西岡&大和の1、2番で“粘り勝ち”
「オープン戦、阪神3‐1オリックス」(23日、京セラ)
13年度版和田野球の縮図を見た。表面的な傷は負わせなくても、時計の針が進むごとに相手の体力を奪い、精神的ダメージを与えるボディーブロー。阪神の西岡&大和が初回に投げさせた17球が、オープン戦勝ち越しを決める白星の礎となった。
糸を引く西岡の粘りだった。フルカウントからファウルを3球重ね、9球目を中前打。果敢に狙った二塁は糸井の強肩に阻まれたが、東野に投げどころを失わせた完全なる粘り勝ちだ。
大和も共通の鼓動を刻んだ。2球で追い込まれたが、ボールを2球見極め、ファウルを3度挟んだ。8球目が左飛でスコアボードに得点が運ばれることはなかったが、2人で17球を投げさせた結果は、先発投手の備蓄を奪った意味で実に尊い。
三回にも再現した。2死から西岡が8球粘って四球。大和の打席でけん制が3度入った。直後にバッテリーはピッチドアウトして盗塁を警戒した。次球で西岡は二塁にスタートを切り、大和が中前打。ここも得点には至らなかったが、目と足の揺さぶりが敵の首元を締める味な攻撃だった。

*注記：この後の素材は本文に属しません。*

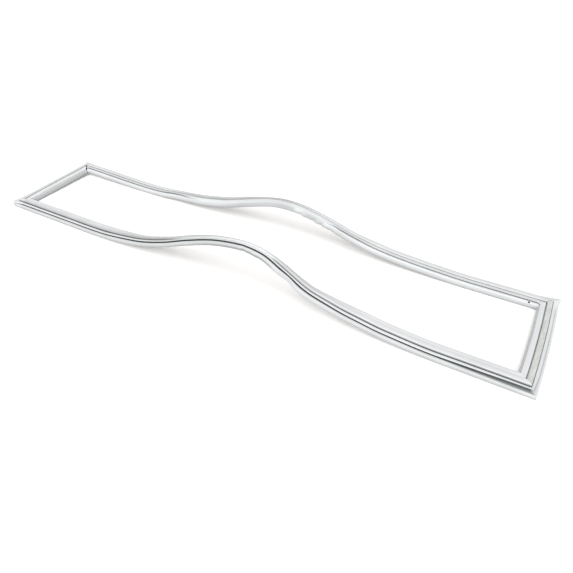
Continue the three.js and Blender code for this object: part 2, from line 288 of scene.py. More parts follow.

西岡「球数を投げさせようとは思ってなかった。塁に出れば得点につながるので。打てる球なら打ちに行くし、ボール球なら振らない。今日は2つフォアボールを選べたので、うまくできたと思います」
西岡がいざない、大和が負けじと続いた粘りの攻撃が、マートンの先制弾とコンラッドの決勝弾を生む背景となった。
「選球眼もある。追い込まれてもファウルを打つ技術がある。大和も西岡の技術を盗もうとしている。1、2番が数多く投げさせることは、長いシーズンでは大事なこと。西岡はチームにいい財産となるものを体で表してくれている」と和田監督は両者をたたえた。
直接的に得点に絡まなくとも、得点を導く働きがある。西岡‐大和コンビが織り成す玄人芸。開幕の音が近づくほどに、期待感は高鳴り続ける。